3D code data:

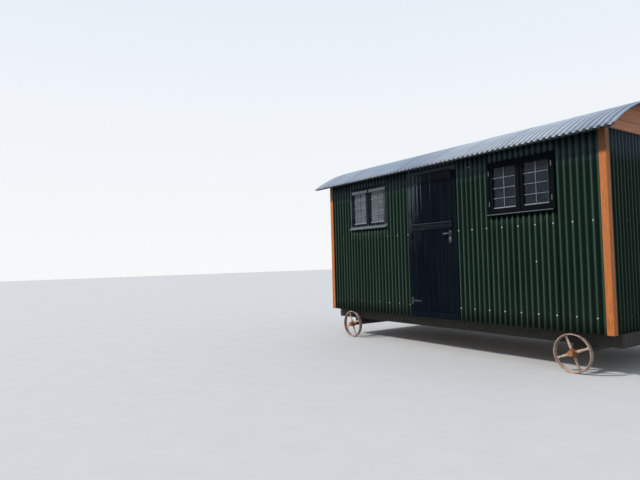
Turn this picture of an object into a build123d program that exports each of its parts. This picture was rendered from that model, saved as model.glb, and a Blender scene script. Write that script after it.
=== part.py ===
from build123d import *
import math
import os

# A shepherd's hut: a corrugated-iron body with a curved roof, a door cut in two
# leaves between two casement windows, on a timber chassis with four iron wheels.
# X runs along the hut, the door is in the wall that faces -Y, and Z = 0 is the ground.

os.makedirs("parts", exist_ok=True)

# Sizes are in millimetres.

# Body
body_length = 4925.0
body_width = 2440.0
post_size = 75.0
cladding_setback = 4.0

# Corrugated iron
corrugation_pitch = 76.2
corrugation_depth = 18.0
sheet_thickness = 1.2
sheet_joint = 1.0
shortest_run = 1.0

# Distance of the first crest from the end of the sheets
right_sheet_crest = 15.0
left_sheet_crest = 59.0
end_sheet_crest = 16.0
roof_sheet_crest = 30.0

# Roof
eave_height = 2614.0
cladding_rise = 42.0
roof_rise = 460.0
eave_overhang = 220.0
verge_overhang = 180.0
roof_flats = 8
roof_board_thickness = 20.0
roof_board_setback = 30.0
board_joint = 1.0

# Floor and chassis
floor_level = 557.0
floor_board_thickness = 22.0
joist_depth = 72.0
joist_width = 50.0
joist_count = 9
chassis_beam_depth = 150.0
chassis_beam_width = 100.0
chassis_beam_inset = 220.0
end_beam_thickness = 75.0

# Wheels and axles
wheel_diameter = 440.0
wheel_end_distance = 489.5
wheel_inset = 60.0
wheel_sides = 28
rim_width = 60.0
rim_thickness = 16.0
hub_sides = 16
hub_diameter = 84.0
hub_length = 110.0
hub_edge = 6.0
spoke_count = 4
spoke_hub_width = 38.0
spoke_rim_width = 26.0
spoke_thickness = 18.0
spoke_turn = 22.0
axle_diameter = 40.0
axle_bar = 50.0
axle_nut_width = 60.0
axle_nut_thickness = 10.0
bearing_clearance = 0.05
hub_end_play = 1.0
bolster_width = 100.0

# Door
door_centre = -20.0
door_frame_width = 930.0
door_frame_drop = 14.0
jamb_width = 75.0
door_head_depth = 50.0
door_split_rise = 1276.0
door_clearance = 5.0
door_board_thickness = 20.0
door_ledge_thickness = 24.0
door_ledge_height = 110.0
door_ledge_margin = 60.0
door_brace_width = 130.0
door_brace_margin = 30.0
door_stop_cover = 12.0
lower_rail_height = 107.0
lower_rail_thickness = 12.0
lower_rail_slope = 5.0

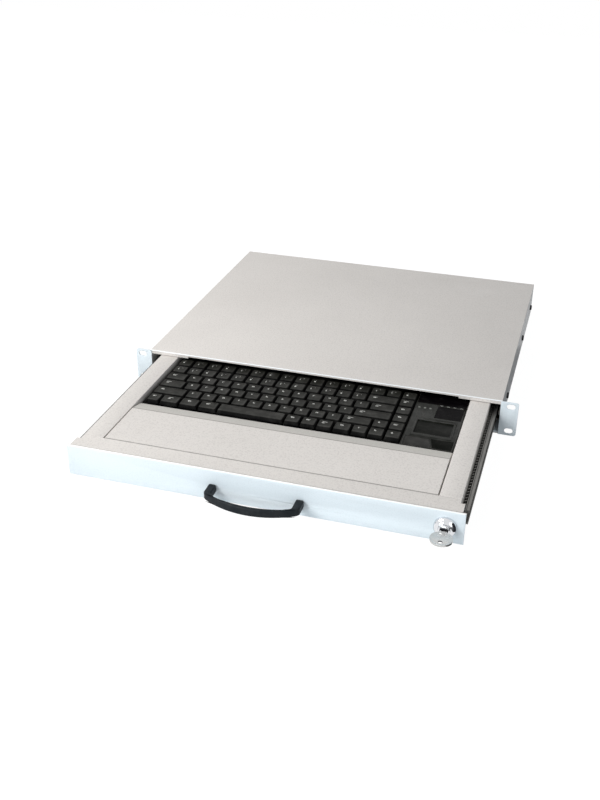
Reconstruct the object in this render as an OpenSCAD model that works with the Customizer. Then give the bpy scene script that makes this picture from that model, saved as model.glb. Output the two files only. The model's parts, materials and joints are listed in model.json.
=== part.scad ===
// Rack keyboard drawer: a one-unit steel case with rack ears, and a drawer on two
// ball-bearing slides that carries a compact keyboard with a touchpad.
// The drawer is drawn as it stands when it is pulled out for typing.
// X runs across the rack, to the right as the user sees it. Y runs back into the rack, from the
// rear face of the ears. Z is up, from the middle of the four rack slots.

/* [Case] */
// Width across both rack ears
rack_w = 482.6; // [480:0.1:486]
// Width of a rack ear beside the case
ear_w = 19.3; // [17:0.1:23]
// Depth of the case behind the ears
case_d = 380; // [372:1:450]
// Height of the case, one rack unit less its clearance
case_h = 43.6; // [43.2:0.1:45]
// Sheet of the side plates and ears
side_t = 1.5; // [1.2:0.1:1.8]
// Sheet of the top cover, base pan and rear panel
sheet_t = 1.2; // [1:0.1:1.4]
// Flanges of the side plates, under the cover and on the pan
side_flange = 9; // [6:0.5:11]
// Corner radius of the ears
ear_r = 3; // [1:0.5:5]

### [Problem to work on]
Without leaving anything out, quote all the data.

### [Completed task]
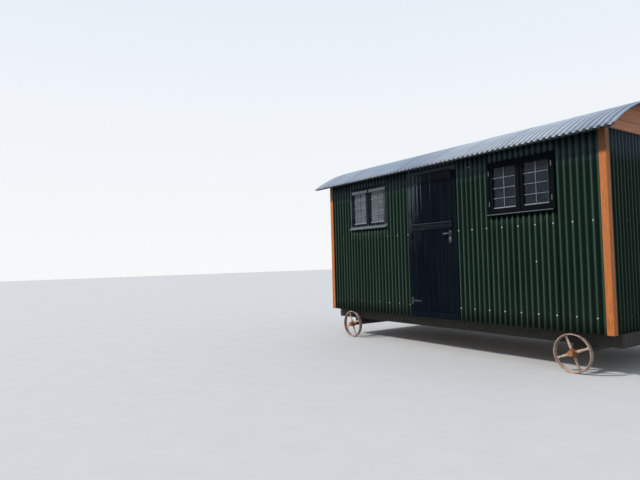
Turn this picture of an object into a build123d program that exports each of its parts. This picture was rendered from that model, saved as model.glb, and a Blender scene script. Write that script after it.
=== part.py ===
from build123d import *
import math
import os

# A shepherd's hut: a corrugated-iron body with a curved roof, a door cut in two
# leaves between two casement windows, on a timber chassis with four iron wheels.
# X runs along the hut, the door is in the wall that faces -Y, and Z = 0 is the ground.

os.makedirs("parts", exist_ok=True)

# Sizes are in millimetres.

# Body
body_length = 4925.0
body_width = 2440.0
post_size = 75.0
cladding_setback = 4.0

# Corrugated iron
corrugation_pitch = 76.2
corrugation_depth = 18.0
sheet_thickness = 1.2
sheet_joint = 1.0
shortest_run = 1.0

# Distance of the first crest from the end of the sheets
right_sheet_crest = 15.0
left_sheet_crest = 59.0
end_sheet_crest = 16.0
roof_sheet_crest = 30.0

# Roof
eave_height = 2614.0
cladding_rise = 42.0
roof_rise = 460.0
eave_overhang = 220.0
verge_overhang = 180.0
roof_flats = 8
roof_board_thickness = 20.0
roof_board_setback = 30.0
board_joint = 1.0

# Floor and chassis
floor_level = 557.0
floor_board_thickness = 22.0
joist_depth = 72.0
joist_width = 50.0
joist_count = 9
chassis_beam_depth = 150.0
chassis_beam_width = 100.0
chassis_beam_inset = 220.0
end_beam_thickness = 75.0

# Wheels and axles
wheel_diameter = 440.0
wheel_end_distance = 489.5
wheel_inset = 60.0
wheel_sides = 28
rim_width = 60.0
rim_thickness = 16.0
hub_sides = 16
hub_diameter = 84.0
hub_length = 110.0
hub_edge = 6.0
spoke_count = 4
spoke_hub_width = 38.0
spoke_rim_width = 26.0
spoke_thickness = 18.0
spoke_turn = 22.0
axle_diameter = 40.0
axle_bar = 50.0
axle_nut_width = 60.0
axle_nut_thickness = 10.0
bearing_clearance = 0.05
hub_end_play = 1.0
bolster_width = 100.0

# Door
door_centre = -20.0
door_frame_width = 930.0
door_frame_drop = 14.0
jamb_width = 75.0
door_head_depth = 50.0
door_split_rise = 1276.0
door_clearance = 5.0
door_board_thickness = 20.0
door_ledge_thickness = 24.0
door_ledge_height = 110.0
door_ledge_margin = 60.0
door_brace_width = 130.0
door_brace_margin = 30.0
door_stop_cover = 12.0
lower_rail_height = 107.0
lower_rail_thickness = 12.0
lower_rail_slope = 5.0

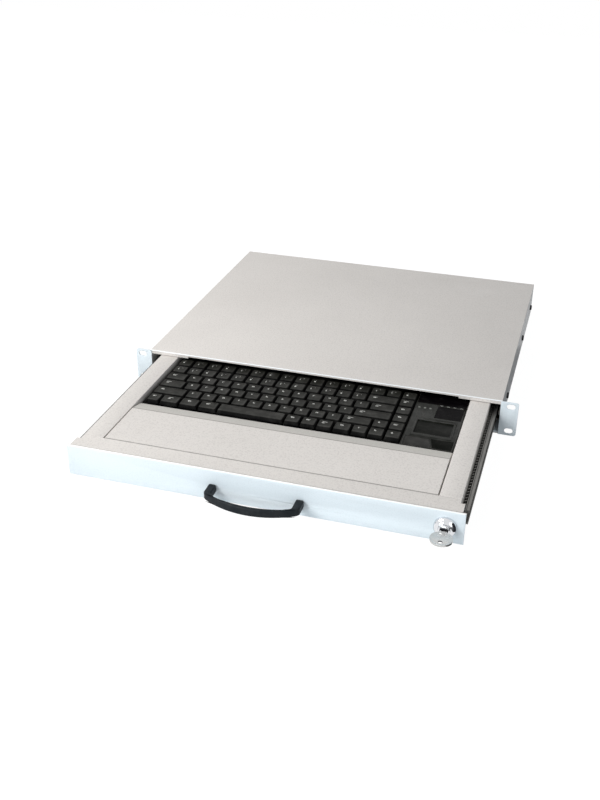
Reconstruct the object in this render as an OpenSCAD model that works with the Customizer. Then give the bpy scene script that makes this picture from that model, saved as model.glb. Output the two files only. The model's parts, materials and joints are listed in model.json.
=== part.scad ===
// Rack keyboard drawer: a one-unit steel case with rack ears, and a drawer on two
// ball-bearing slides that carries a compact keyboard with a touchpad.
// The drawer is drawn as it stands when it is pulled out for typing.
// X runs across the rack, to the right as the user sees it. Y runs back into the rack, from the
// rear face of the ears. Z is up, from the middle of the four rack slots.

/* [Case] */
// Width across both rack ears
rack_w = 482.6; // [480:0.1:486]
// Width of a rack ear beside the case
ear_w = 19.3; // [17:0.1:23]
// Depth of the case behind the ears
case_d = 380; // [372:1:450]
// Height of the case, one rack unit less its clearance
case_h = 43.6; // [43.2:0.1:45]
// Sheet of the side plates and ears
side_t = 1.5; // [1.2:0.1:1.8]
// Sheet of the top cover, base pan and rear panel
sheet_t = 1.2; // [1:0.1:1.4]
// Flanges of the side plates, under the cover and on the pan
side_flange = 9; // [6:0.5:11]
// Corner radius of the ears
ear_r = 3; // [1:0.5:5]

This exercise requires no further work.